De kantonrechter te Amsterdam oordeelde in 1996 (Ktg. Amsterdam 9 januari 1996) over een gelijkloonvordering het volgende: «Nu op nationaal recht gebaseerde loonvorderingen een verjaringstermijn van vijf jaar kennen, dient bij soortgelijke vorderingen die zoals de onderhavige zijn gebaseerd op gemeenschapsrecht (minimaal) een gelijke verjaringstermijn te gelden, zodat art. 11 WGB terzake buiten toepassing dient te blijven».

In de uitspraak van 1 december 1998 in de zaak Levez versus Jennings (C-326/96) heeft het Europese Hof van Justitie meer duidelijkheid gegeven over de invulling van de hiervoor onder a genoemde voorwaarde door dieper in te gaan op het gelijkwaardigheidsbeginsel en de uitleg daarvan. In deze uitspraak geeft het Hof enige richtsnoeren met betrekking tot het begrip «gelijksoortige nationale vorderingen». Zo moet de nationale rechter, om na te gaan of het gelijkwaardigheidsbeginsel is geëerbiedigd, zowel het voorwerp als de voornaamste kenmerken van de nationale vorderingen onderzoeken, waarvan wordt gesteld dat het soortgelijke vorderingen zijn. De vraag of een nationale procesregel minder gunstig is dan de regels voor soortgelijke nationale vorderingen, moet worden onderzocht met inachtneming van de plaats van die regel in de gehele procedure en het verloop en de bijzondere kenmerken ervan voor de verschillende nationale instanties.

In het licht van het vorenstaande heeft de regering geconcludeerd dat een aanpassing van de Wet gelijke behandeling van mannen en vrouwen noodzakelijk is. In artikel I wordt daarom voorgesteld om artikel 11 van WGB te laten vervallen. Dit leidt ertoe dat met betrekking tot het vorderingsrecht tot betaling van loon uit hoofde van paragraaf 2 van de WGB de bijzondere verjaringstermijn van twee jaar niet meer geldt en dat op deze loonvorderingen de hiervoor genoemde algemene verjaringstermijnen van toepassing zijn.

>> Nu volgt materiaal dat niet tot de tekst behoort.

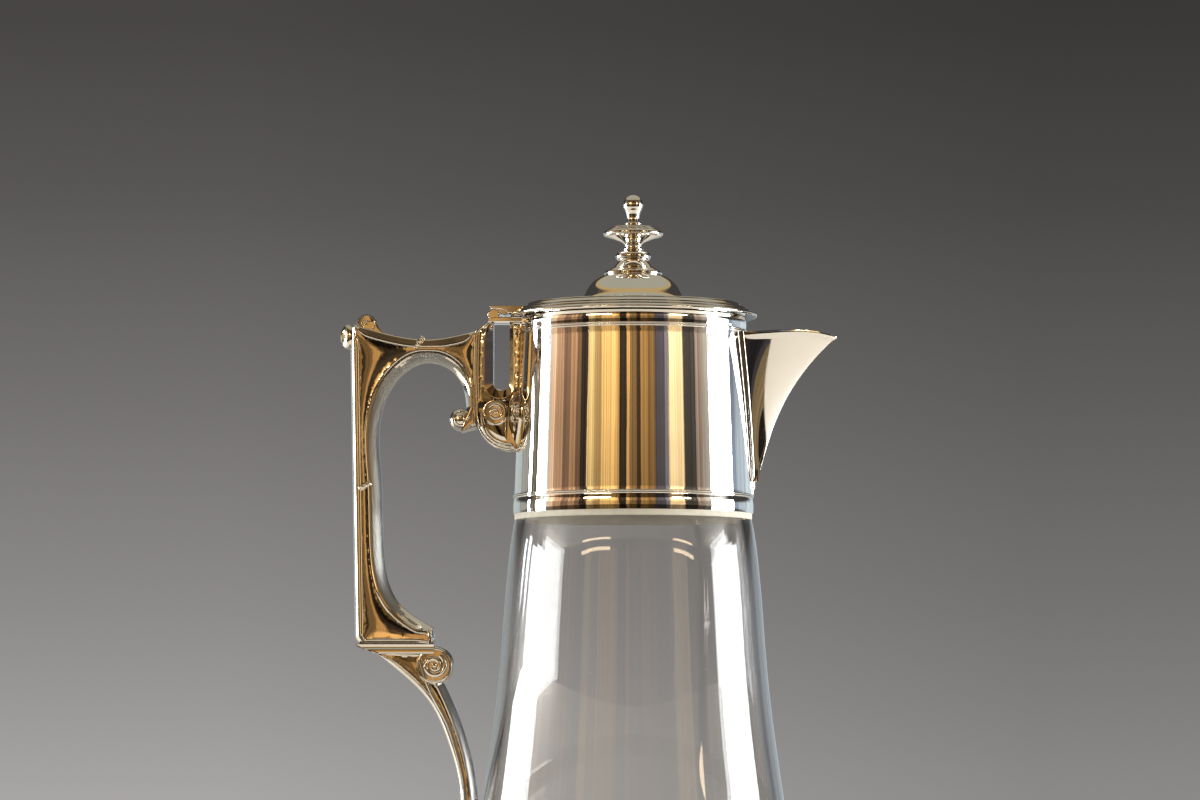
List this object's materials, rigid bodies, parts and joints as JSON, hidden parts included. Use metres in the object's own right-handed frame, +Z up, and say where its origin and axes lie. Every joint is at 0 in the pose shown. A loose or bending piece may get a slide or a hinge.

Omdat de verjaringstermijn van vijf jaar nu al voortvloeit uit zowel de Europeesrechtelijke als de nationale jurisprudentie, is er geen reden om te voorzien in overgangsrecht en heeft het wetsvoorstel onmiddellijke werking.

2. Financiële effecten en bedrijfseffecten

De verwachting is dat de verlenging van de verjaringstermijn van twee naar vijf jaar niet of nauwelijks tot financiële effecten zal leiden en dat de gevolgen voor het bedrijfsleven verwaarloosbaar zijn. Op dit moment zijn er jaarlijks slechts een beperkt aantal rechtszaken die betrekking hebben op de gelijkloonparagraaf uit de WGB.1 Bovendien vloeit de verjaringstermijn van vijf jaar nu al voort uit de jurisprudentie. Om die reden is geen bedrijfseffectentoets verricht.

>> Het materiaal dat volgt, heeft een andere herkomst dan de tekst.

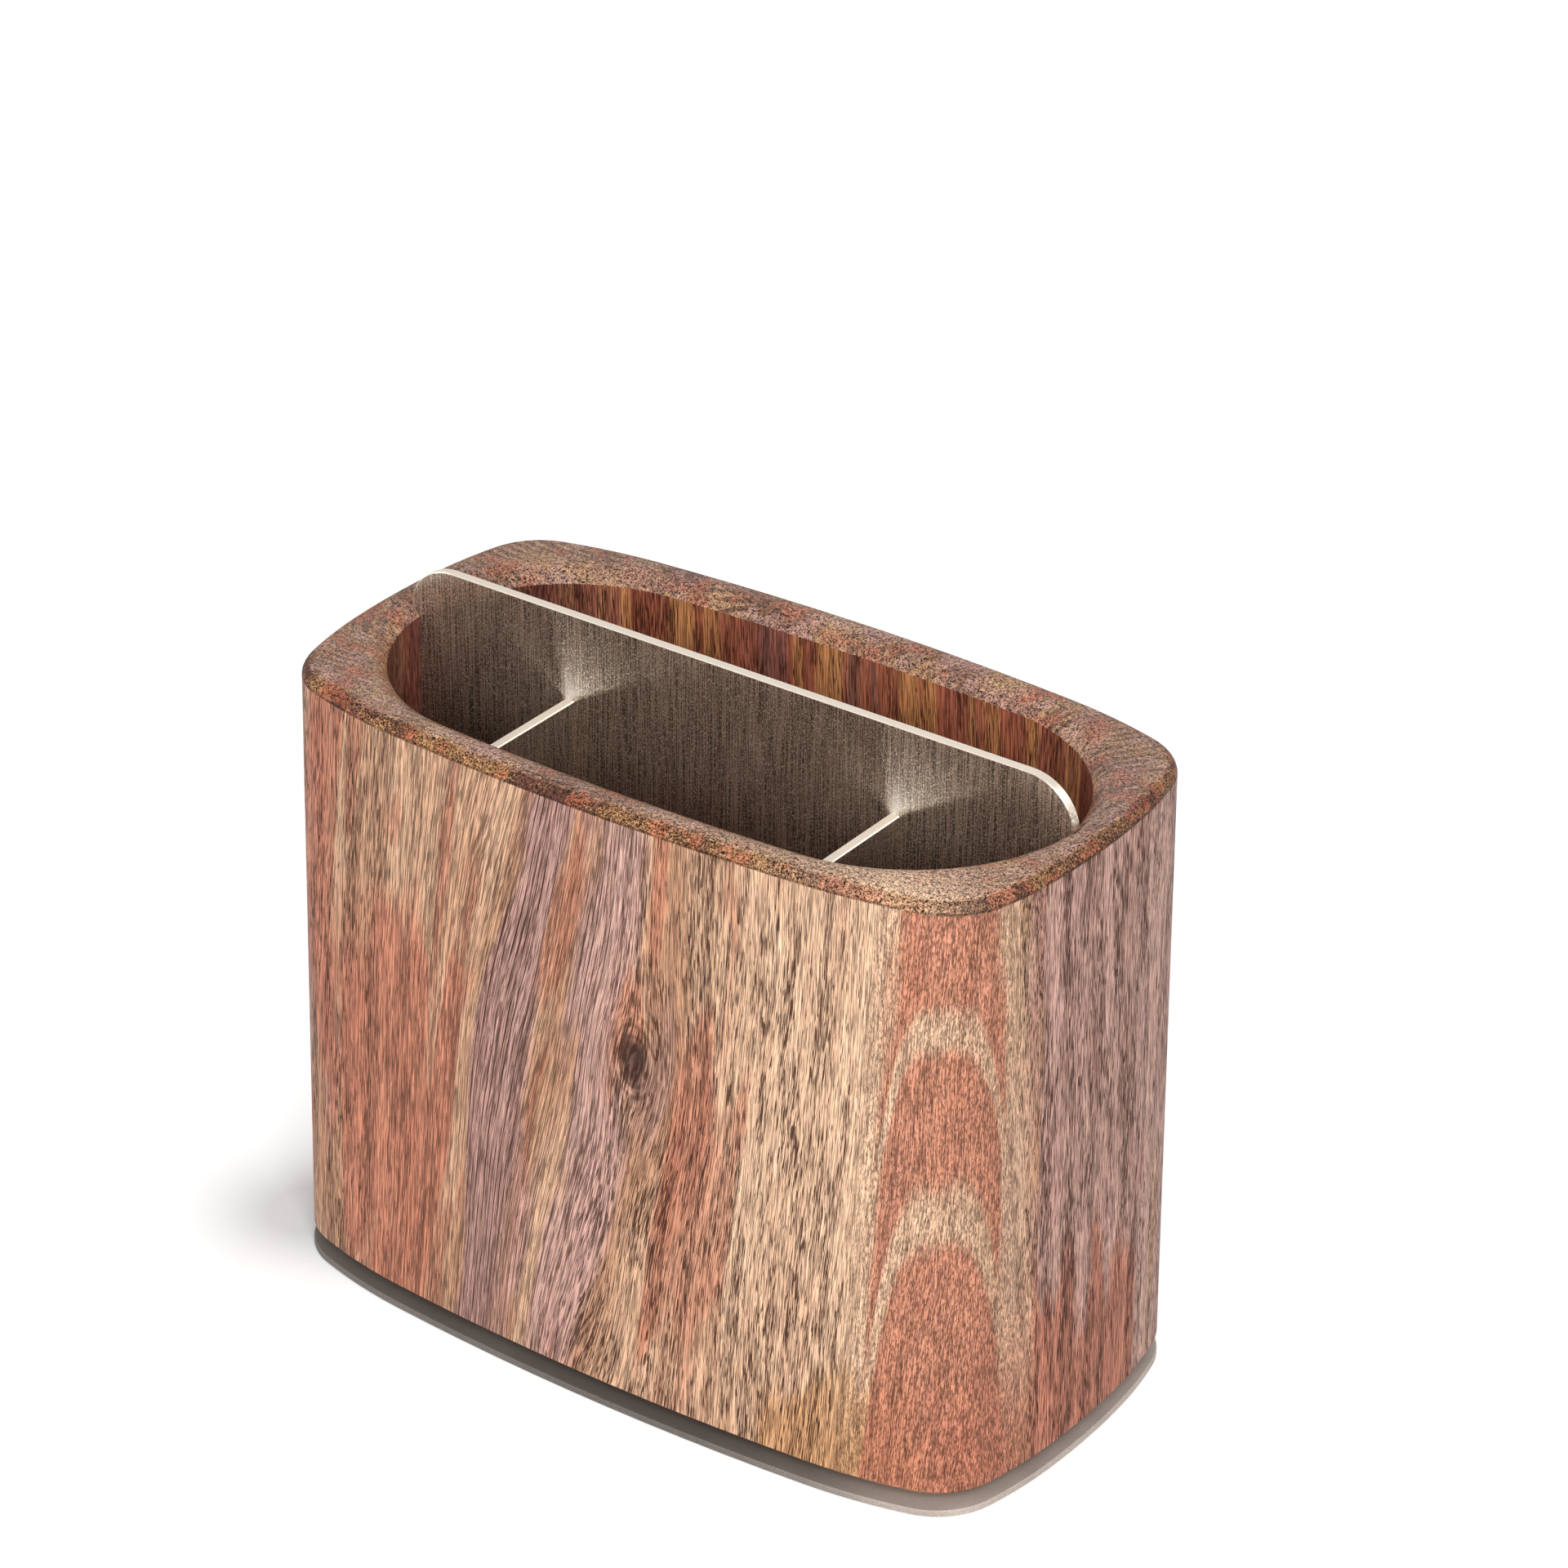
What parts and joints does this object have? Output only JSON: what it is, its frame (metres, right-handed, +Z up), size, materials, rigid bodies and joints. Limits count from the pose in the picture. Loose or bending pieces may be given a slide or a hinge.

De Staatssecretaris van Sociale Zaken en Werkgelegenheid,

A. E. Verstand-Bogaert

De Minister van Justitie,

A. H. Korthals

De Minister van Binnenlandse Zaken en Koninkrijksrelaties,

K. G. de Vries


XNoot
1

Het advies van de Raad van State wordt niet openbaar gemaakt, omdat het zonder meer instemmend luidt (artikel 25a, vierde lid, onderdeel b, van de Wet op de Raad van State).

XNoot
1

Gegevens over het exacte aantal rechtszaken zijn niet bekend. Te verwachten is echter dat dit aantal lager zal zijn dan het aantal oordelen van de Commissie gelijke behandeling over dit onderwerp, o.a. vanwege de grotere toegankelijkheid van de Commissie. De Commissie heeft in 1998 negen oordelen uitgesproken op basis van de gelijkloonparagraaf van de WGB.